Avancées scientifiques et gains économiques…
Plus récemment, Nazha Selmaoui-Folchera mené des recherches dans le domaine de la santé avec l’Institut Pasteur et le concours de doctorants. Elle a ainsi travaillé sur un modèle d’analyse des facteurs clés dans la transmission de la leptospirose, en s’appuyant sur les méthodes d’IA (Machine Learning) développées dans le cadre de la thèse de Rodrigue Govan. Les recherches de Nazha Selmaoui-Folcher ont aussi contribué au suivi de la population des moustiques porteurs de Wolbachia, la bactérie qui permet d’endiguer les épidémies de dengue. Sur la base de nombreux profils biochimiques de moustiques, elle a produit un outil capable de détecter rapidement si un moustique est porteur de Wolbachia. Résultat : l’Institut Pasteur n’a plus besoin de passer par de longues et coûteuses analyses ADN, et peut effectuer l’opération de détection à partir d’une machine disponible au Médipôle. Cette méthode permettra d’anticiper les campagnes de lâchers de moustiques et de prévenir plus efficacement les épidémies de dengue.

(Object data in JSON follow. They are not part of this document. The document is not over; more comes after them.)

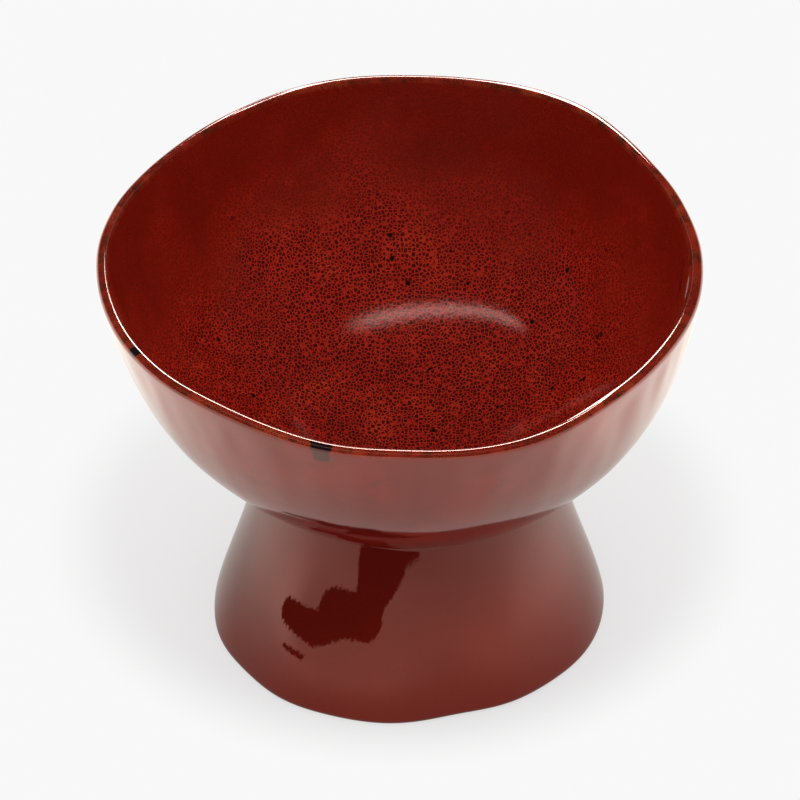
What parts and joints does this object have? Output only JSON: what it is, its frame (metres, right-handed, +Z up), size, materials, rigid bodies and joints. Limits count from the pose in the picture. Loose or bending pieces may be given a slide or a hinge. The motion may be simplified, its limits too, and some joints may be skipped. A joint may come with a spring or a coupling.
{
  "type": "footed bowl",
  "caption": "Deep round serving bowl with a wavy hand-pinched lip, raised on a hollow flared foot ring and coated in a glossy deep red glaze.",
  "frame": {"origin": "on the surface the bowl stands on, under the middle of the whole bowl's outline seen from above", "axes": "+Z up; -Y towards the pictured front; +X to the right seen from the front"},
  "size_m": [0.2758, 0.2823, 0.2062],
  "materials": {
    "bowl_glaze": "glossy, crystalline speckle",
    "slip": "matte, fired",
    "foot_glaze": "glossy"
  },
  "bodies": {
    "root": {"bowl": "bowl_glaze", "slip_joint": "slip", "foot": "foot_glaze"}
  },
  "joints": []
}
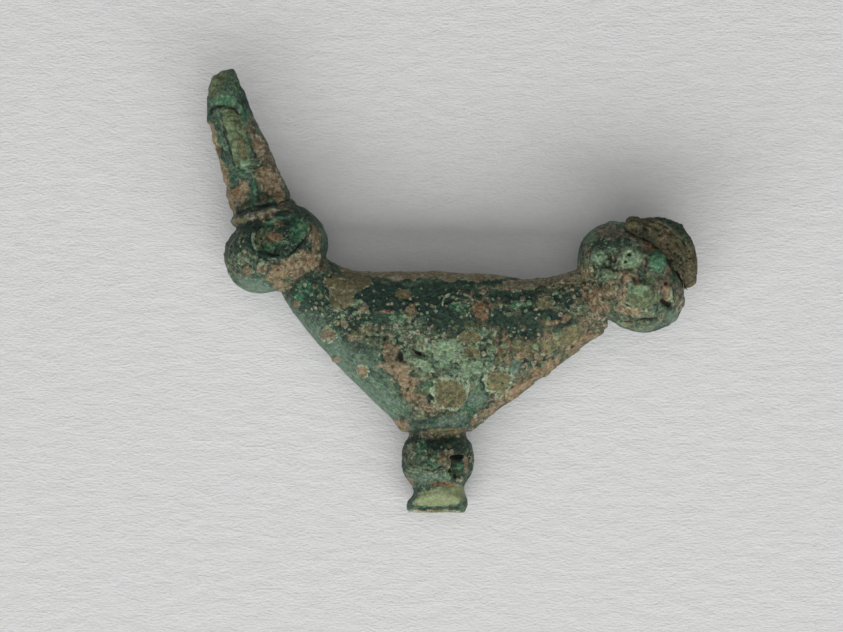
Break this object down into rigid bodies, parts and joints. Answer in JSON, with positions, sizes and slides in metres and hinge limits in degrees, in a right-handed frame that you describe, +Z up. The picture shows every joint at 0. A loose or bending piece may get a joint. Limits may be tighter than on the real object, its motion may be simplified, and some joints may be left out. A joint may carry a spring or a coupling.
{
  "type": "fibula brooch",
  "caption": "Corroded cast bow brooch lying on its side: swollen triangular bow, a round knob at each corner, ridged foot, spring stump.",
  "frame": {"origin": "on the table, under the middle of the lying brooch's outline", "axes": "+X from the foot knob to the head knob, +Y from the apex stud to the pin side, +Z up from the table through the brooch's upper flank"},
  "size_m": [0.0562, 0.051, 0.0145],
  "materials": {
    "green_patina": "rough green, teal and brown corrosion on cast bronze",
    "brown_crust": "rough ochre and brown corrosion on bronze"
  },
  "bodies": {
    "root": {"bow_casting": "green_patina", "spring_stump": "brown_crust"}
  },
  "joints": []
}
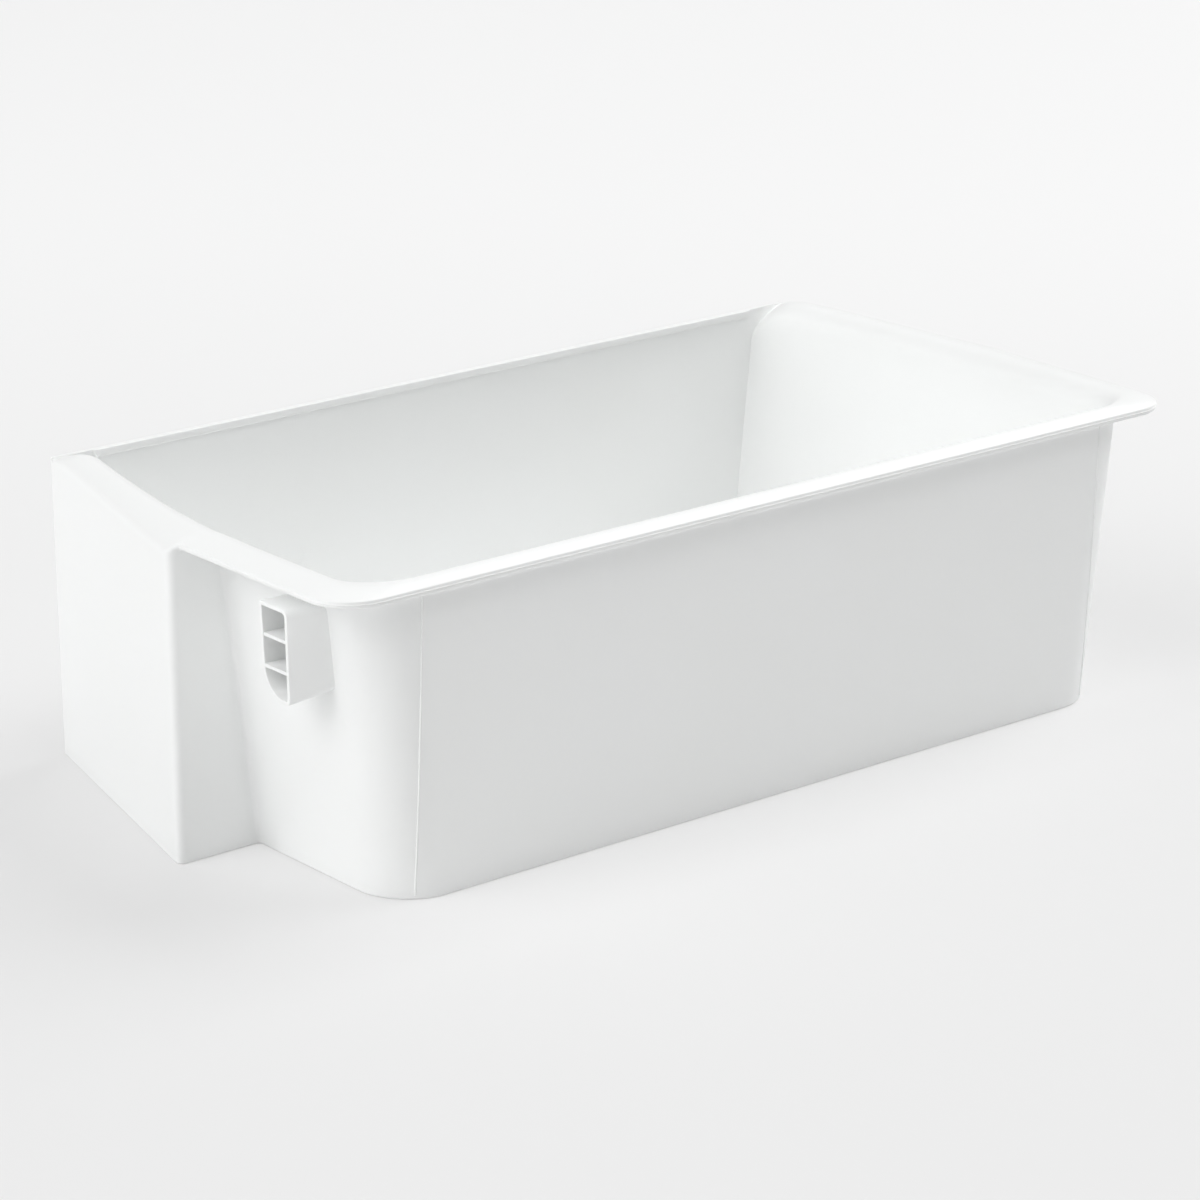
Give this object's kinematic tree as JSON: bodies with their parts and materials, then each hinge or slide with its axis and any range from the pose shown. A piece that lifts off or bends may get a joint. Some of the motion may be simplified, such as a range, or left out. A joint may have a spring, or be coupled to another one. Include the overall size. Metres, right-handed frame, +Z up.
{
  "type": "refrigerator door bin",
  "caption": "Open-top refrigerator door bin: drafted tub with a rolled rim, hollow stepped ends and a three-cell lug under each end flange.",
  "frame": {"origin": "middle of the footprint on the flat bottom", "axes": "+X along the bin's length, -Y towards the near (front) wall, +Z up out of the open top"},
  "size_m": [0.416, 0.204, 0.1199],
  "materials": {
    "white_plastic": "satin moulded white"
  },
  "bodies": {
    "root": {"door_bin": "white_plastic"}
  },
  "joints": []
}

Les modèles produits par la science des données conduisent souvent à des gains de temps et des économies considérables pour la recherche. D’ailleurs, le travail de thèse mené par Romane Scherrer vient de faire l’objet d’une demande de brevet. Elle a mis au point une méthode pour observer des micro-algues à partir d’un microscope holographique. Le complexe système d’analyse mathématique développé permet d’observer ces organismes dans leur milieu naturel et en grande quantité, contrairement à un microscope classique à lentille. Et ce, sur la base d’une technologie bien plus accessible financièrement.